歴史小説は、巨大な歴史のうねりが個人の人生にどのような影響を与え、もてあそぶかを描くものです。
これを解っていない作者が書いた小説は、決して歴史文学ではなく、ただの借景文学でしかありません。
本作品においては、大正の終わりから昭和十年代の少しづつ閉塞していく日本と、そこで暮らす市井の人々の生活が体臭を伴って描かれています。
文章から推測するに、作者はしっかりとした資料集めと綿密な取材をしているはずです。そうでなければ現地の空気感をこうも生々しく表現できないでしょう。

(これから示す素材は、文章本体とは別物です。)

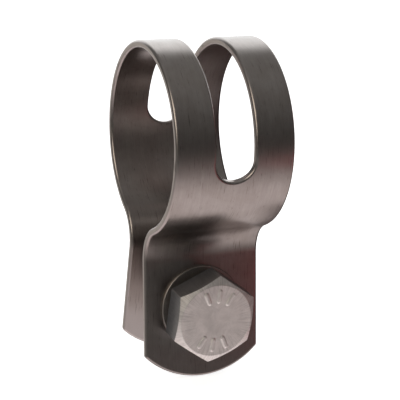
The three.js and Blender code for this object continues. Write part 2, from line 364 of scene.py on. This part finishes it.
def inner_points():
    """Points of the flat strip inside its rolled edges, in staggered rows."""
    rows = lengthwise_samples(-REAR_TIP_S, FRONT_TIP_S)
    column = np.arange(-WIDTH / 2, WIDTH / 2, COLUMN_STEP)
    points = np.concatenate([
        np.stack([np.full_like(column, s), column + (i % 2) * COLUMN_STAGGER], axis=-1)
        for i, s in enumerate(rows)
    ])
    return points[metal_margin(points[:, 0], points[:, 1]) > EDGE_RADIUS + INNER_GAP]


def strip_mesh():
    """The strip cut flat and then bent: a face each side, and rolled edges between them."""
    loops = [outer_loop(), slot_loop(), hole_loop(HOLE_S), hole_loop(-HOLE_S)]
    roll = np.linspace(0, math.pi / 2, EDGE_STEPS + 1)
    inset = EDGE_RADIUS * (1 - np.sin(roll))
    sink = EDGE_RADIUS * (1 - np.cos(roll))
    inset = np.concatenate([inset, inset[::-1]])
    depth = np.concatenate([sink, THICKNESS - sink[::-1]])
    lean = np.concatenate([roll, math.pi - roll[::-1]])
    flat, deep, facing, sideways, faces, rims = [], [], [], [], [], []
    count = 0
    for loop in loops:
        tangent = np.roll(loop, -1, axis=0) - np.roll(loop, 1, axis=0)
        tangent /= np.linalg.norm(tangent, axis=1)[:, None]
        away = np.stack([-tangent[:, 1], tangent[:, 0]], axis=-1)
        n = len(loop)
        for k in range(len(inset)):
            flat.append(loop - away * inset[k])
            deep.append(np.full(n, depth[k]))
            facing.append(np.full(n, math.cos(lean[k])))
            sideways.append(away * math.sin(lean[k]))
        for k in range(len(inset) - 1):
            for i in range(n):
                j = (i + 1) % n
                a, b = count + k * n, count + (k + 1) * n
                faces.append((a + i, a + j, b + j, b + i))
        rims.append((count, n))
        count += len(inset) * n
    rim_points = np.concatenate([loop_points for loop_points in flat[:: len(inset)]])
    rim_index = np.concatenate([np.arange(start, start + n) for start, n in rims])
    last = len(inset) - 1
    back_index = np.concatenate([np.arange(start + last * n, start + (last + 1) * n) for start, n in rims])
    inside = inner_points()
    points = np.concatenate([rim_points, inside])
    edges, start = [], 0
    for _, n in rims:
        edges += [(start + i, start + (i + 1) % n) for i in range(n)]
        start += n
    scaled = [Vector(p) for p in (points / MM)]
    out = delaunay_2d_cdt(scaled, edges, [], 0, DELAUNAY_TOLERANCE)
    origin = [o[0] for o in out[3]]
    front_index = np.concatenate([rim_index, count + np.arange(len(inside))])
    rear_index = np.concatenate([back_index, count + len(inside) + np.arange(len(inside))])
    for depth_of_face, direction in ((0.0, 1.0), (THICKNESS, -1.0)):
        flat.append(inside)
        deep.append(np.full(len(inside), depth_of_face))
        facing.append(np.full(len(inside), direction))
        sideways.append(np.zeros_like(inside))
    for triangle in out[2]:
        corners = [origin[i] for i in triangle]
        a, b, c = points[corners]
        middle = (a + b + c) / 3
        span = max(np.linalg.norm(b - a), np.linalg.norm(c - b), np.linalg.norm(a - c))
        breadth = abs((b - a)[0] * (c - a)[1] - (b - a)[1] * (c - a)[0]) / span
        in_metal = metal_margin(middle[0], middle[1]) > EDGE_RADIUS * METAL_SHARE
        if in_metal and breadth > SLIVER * span:
            faces.append(tuple(front_index[i] for i in corners))
            faces.append(tuple(rear_index[i] for i in reversed(corners)))
    flat, deep = np.concatenate(flat), np.concatenate(deep)
    facing, sideways = np.concatenate(facing), np.concatenate(sideways)
    position, outward, lengthwise = bend(flat[:, 0], flat[:, 1], deep)
    normal = outward * facing[:, None] + lengthwise * sideways[:, :1]
    normal[:, 0] += sideways[:, 1]
    edge = 1 - np.abs(facing)
    mesh = bpy.data.meshes.new("clip_strap")
    mesh.from_pydata(position.tolist(), [], [tuple(int(i) for i in f) for f in faces])
    store(mesh, "strip", "FLOAT_VECTOR", np.stack([flat[:, 0], flat[:, 1], deep], axis=-1))
    store(mesh, "edge", "FLOAT", edge)
    return mesh, normal


def store(mesh, name, kind, values):
    attribute = mesh.attributes.new(name, kind, "POINT")
    field = "vector" if kind == "FLOAT_VECTOR" else "value"
    attribute.data.foreach_set(field, np.asarray(values, np.float32).ravel())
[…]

歴史小説を描きたいと思っている方、書いていてもうまくいかないと考える方、また、人間の描き方が苦手な方、ぜひこの小説をお手本にしてください。
間違いありません。
おすすめです。
軍国主義へと進んでいく日本を舞台に、危うい青春を描く。実はこれ、非常にレビューが書きにくい作品である。
密度が高く、登場人物も多い。しっかりと調べこまれた舞台が設定集としてではなくきちんと息づいている。しかし、複雑なのだ。
描いている時代が、とにかく複雑だから。
だから、一人、わたしの大好きな登場人物を紹介しよう。
間宮リカ。
奔放な母親の娘として生まれ、時代の要請する女性像にあらがい――しかし、ある意味では、非常にその時代の女性性を体現してしまうような少女だ。

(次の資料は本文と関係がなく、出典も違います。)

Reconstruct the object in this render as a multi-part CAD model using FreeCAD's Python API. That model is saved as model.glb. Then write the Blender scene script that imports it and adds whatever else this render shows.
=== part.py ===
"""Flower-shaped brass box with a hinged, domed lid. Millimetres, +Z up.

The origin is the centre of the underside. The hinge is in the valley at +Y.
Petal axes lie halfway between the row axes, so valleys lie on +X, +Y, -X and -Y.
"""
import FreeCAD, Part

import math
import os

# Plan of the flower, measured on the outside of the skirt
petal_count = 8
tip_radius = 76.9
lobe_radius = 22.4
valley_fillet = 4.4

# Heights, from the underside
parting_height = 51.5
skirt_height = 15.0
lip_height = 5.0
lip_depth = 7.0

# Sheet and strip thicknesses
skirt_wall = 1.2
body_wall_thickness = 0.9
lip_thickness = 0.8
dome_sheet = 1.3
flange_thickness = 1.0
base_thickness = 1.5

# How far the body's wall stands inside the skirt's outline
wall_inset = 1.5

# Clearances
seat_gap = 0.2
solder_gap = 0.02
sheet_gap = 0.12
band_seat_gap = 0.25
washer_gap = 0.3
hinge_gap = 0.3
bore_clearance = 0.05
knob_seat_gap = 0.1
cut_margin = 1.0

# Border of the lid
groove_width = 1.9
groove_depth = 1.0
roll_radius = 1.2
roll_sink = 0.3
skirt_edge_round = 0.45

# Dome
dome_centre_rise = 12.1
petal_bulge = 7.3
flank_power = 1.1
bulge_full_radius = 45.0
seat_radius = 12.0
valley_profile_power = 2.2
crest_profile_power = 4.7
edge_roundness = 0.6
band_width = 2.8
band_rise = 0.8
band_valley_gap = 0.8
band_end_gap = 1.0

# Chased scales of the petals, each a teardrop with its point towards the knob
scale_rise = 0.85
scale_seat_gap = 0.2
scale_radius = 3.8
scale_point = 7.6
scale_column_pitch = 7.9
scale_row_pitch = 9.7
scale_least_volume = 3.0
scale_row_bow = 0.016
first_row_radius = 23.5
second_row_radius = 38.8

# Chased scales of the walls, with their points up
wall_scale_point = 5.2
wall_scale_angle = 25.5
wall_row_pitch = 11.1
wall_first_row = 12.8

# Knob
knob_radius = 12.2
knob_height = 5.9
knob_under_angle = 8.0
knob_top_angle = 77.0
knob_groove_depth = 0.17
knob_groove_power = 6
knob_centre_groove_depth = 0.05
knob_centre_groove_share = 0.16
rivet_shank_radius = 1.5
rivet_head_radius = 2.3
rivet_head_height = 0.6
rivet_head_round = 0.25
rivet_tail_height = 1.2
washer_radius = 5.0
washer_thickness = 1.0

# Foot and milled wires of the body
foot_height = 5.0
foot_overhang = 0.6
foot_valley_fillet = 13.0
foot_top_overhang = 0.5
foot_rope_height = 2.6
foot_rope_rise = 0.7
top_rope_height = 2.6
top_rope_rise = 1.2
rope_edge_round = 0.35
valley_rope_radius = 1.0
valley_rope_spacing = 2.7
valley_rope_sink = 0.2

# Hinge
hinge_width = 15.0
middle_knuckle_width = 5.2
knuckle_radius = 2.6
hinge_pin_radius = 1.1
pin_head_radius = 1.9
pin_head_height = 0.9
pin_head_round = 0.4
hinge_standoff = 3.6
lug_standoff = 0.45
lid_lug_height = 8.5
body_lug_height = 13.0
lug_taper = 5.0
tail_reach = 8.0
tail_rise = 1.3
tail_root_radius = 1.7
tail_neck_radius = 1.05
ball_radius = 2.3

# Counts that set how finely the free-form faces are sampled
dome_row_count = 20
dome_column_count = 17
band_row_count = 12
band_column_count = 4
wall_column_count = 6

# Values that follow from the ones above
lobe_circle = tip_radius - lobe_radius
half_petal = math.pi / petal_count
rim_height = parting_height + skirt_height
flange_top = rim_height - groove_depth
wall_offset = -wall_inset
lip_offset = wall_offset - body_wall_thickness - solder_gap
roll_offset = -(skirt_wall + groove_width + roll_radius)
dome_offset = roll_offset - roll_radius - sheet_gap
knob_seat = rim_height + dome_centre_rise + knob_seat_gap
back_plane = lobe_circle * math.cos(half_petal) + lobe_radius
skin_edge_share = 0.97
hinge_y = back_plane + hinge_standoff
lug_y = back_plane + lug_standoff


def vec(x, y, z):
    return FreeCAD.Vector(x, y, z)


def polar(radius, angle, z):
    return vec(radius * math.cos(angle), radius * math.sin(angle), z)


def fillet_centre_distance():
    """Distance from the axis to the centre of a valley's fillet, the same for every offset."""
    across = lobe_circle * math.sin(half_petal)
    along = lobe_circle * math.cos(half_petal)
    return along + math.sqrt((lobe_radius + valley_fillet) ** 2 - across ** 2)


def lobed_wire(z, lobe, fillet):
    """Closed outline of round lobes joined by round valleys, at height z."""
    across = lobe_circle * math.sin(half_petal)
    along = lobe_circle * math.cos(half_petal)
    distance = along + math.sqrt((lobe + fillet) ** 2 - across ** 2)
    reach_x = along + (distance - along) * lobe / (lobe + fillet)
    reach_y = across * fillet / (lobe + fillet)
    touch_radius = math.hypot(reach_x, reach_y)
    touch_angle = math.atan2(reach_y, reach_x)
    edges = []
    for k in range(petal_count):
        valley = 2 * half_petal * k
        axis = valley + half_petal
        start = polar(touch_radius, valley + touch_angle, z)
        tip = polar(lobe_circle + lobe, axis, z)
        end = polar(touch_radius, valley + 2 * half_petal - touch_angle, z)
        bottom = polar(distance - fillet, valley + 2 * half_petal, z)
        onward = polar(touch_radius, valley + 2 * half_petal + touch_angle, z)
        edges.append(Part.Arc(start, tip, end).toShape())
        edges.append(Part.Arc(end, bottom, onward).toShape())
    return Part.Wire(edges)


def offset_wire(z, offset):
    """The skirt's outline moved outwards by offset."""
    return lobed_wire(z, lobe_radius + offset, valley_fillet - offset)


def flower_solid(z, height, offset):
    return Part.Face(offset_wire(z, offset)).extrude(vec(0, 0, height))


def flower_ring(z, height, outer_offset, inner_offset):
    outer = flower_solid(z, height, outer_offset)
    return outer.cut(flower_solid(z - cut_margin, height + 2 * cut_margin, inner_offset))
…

傷つきやすいのに気が強く、とにかく戦う気まんまんの彼女を含めた登場人物たちを、時代は容赦なく振り回す。
緻密に書きこまれた物語。
物語は大正年間に始まる。
主人公の2人、藍生蒼太郎は大正3年、間宮リカは翌4年の生まれだ。
2人は幼時に関東大震災を経験し、軍国主義の台頭を目撃し、
次第に高まる社会不安の中、儚くも強く青春時代を過ごす。
純文学というジャンルが具体的にどういった特徴を持つのか、
私は未だよく理解していないが、本作が純文学なのだろうか。
重厚である。緻密である。さらりと読み通すことはできない。
おもしろおかしくはない。けれども、確かに「おもしろい」。
本作のその「おもしろさ」の正体は、一体、何なのだろうか。
ひとつ確かに言えることは「一貫したリアリティの存在」である。
「何年何月何日に何が起こったか」が膨大な資料の上に構築され、
それだけではなく、「そのとき登場人物が何を思い考えたか」が
当時の世相と風潮を見事に反映させて、生き生きと描き出される。
昭和初期を舞台にしつつ、なぜ「生き生き」と表現し得るか。
2010年代の日本とは別の時代や国を物語として描くとき、
簡単なのは、現代日本人の感性と言葉で書いてしまうことだ。
無論、そんな手抜きの創作は、リアリティの破綻をもたらす。
その時代、その国の在り方を、如何にして現代日本人が描くか。
ただ資料を追うだけ、年号を暗記するだけの歴史のお勉強では、
優秀な解説文なら書けても、リアルな物語は決して創り得ない。
資料の隙間に隠された人間性の真実を見出さなければならない。
大正年間や昭和初期の日本、東京の情勢や文化、風物について、
私は少しも詳しくない。時代考証云々なんて、とてもじゃない。
けれども、資料的根拠に基づいて書かれるからこその盤石ぶりを、
圧倒的な厚みを持つ本作の世界観から感じ取ることができる。
登場人物のひとりひとりが、人生を持って、存在している。
蒼太郎はパイロットに憧れて海軍学校に入学するも、結核を発症。
療養先となった父の妾の邸宅では、妾への複雑な感情を経験する。
「文学など軟弱だ」と考えていた軍国少年が、胸を病んで初めて、
己というフィルターを通して身近な世界を筆に起こす意味を知る。
着目すべきは、「思想の変化」が如実に描き出される点だろう。
単なる思考や感情ではなく、世相に根差した「思想」がリアルだ。
21世紀の視点で前世紀を見るかのような超越的邪念を介さずに、
21世紀の読者にも理解し得る前世紀の「思想」がここにある。
どっしりと腰を据えて物語に向き合いたい読者におすすめしたい。
このレビューでは蒼太郎しか触れていないが、登場人物は多い。
多いけれども、重なり合う人生模様の群像劇は只「おもしろい」。
そしてペンの自由が保証されていることの本当の意味を痛感する。
読了後の、やるせなさと充実感。
その正体を今、じっと考えている。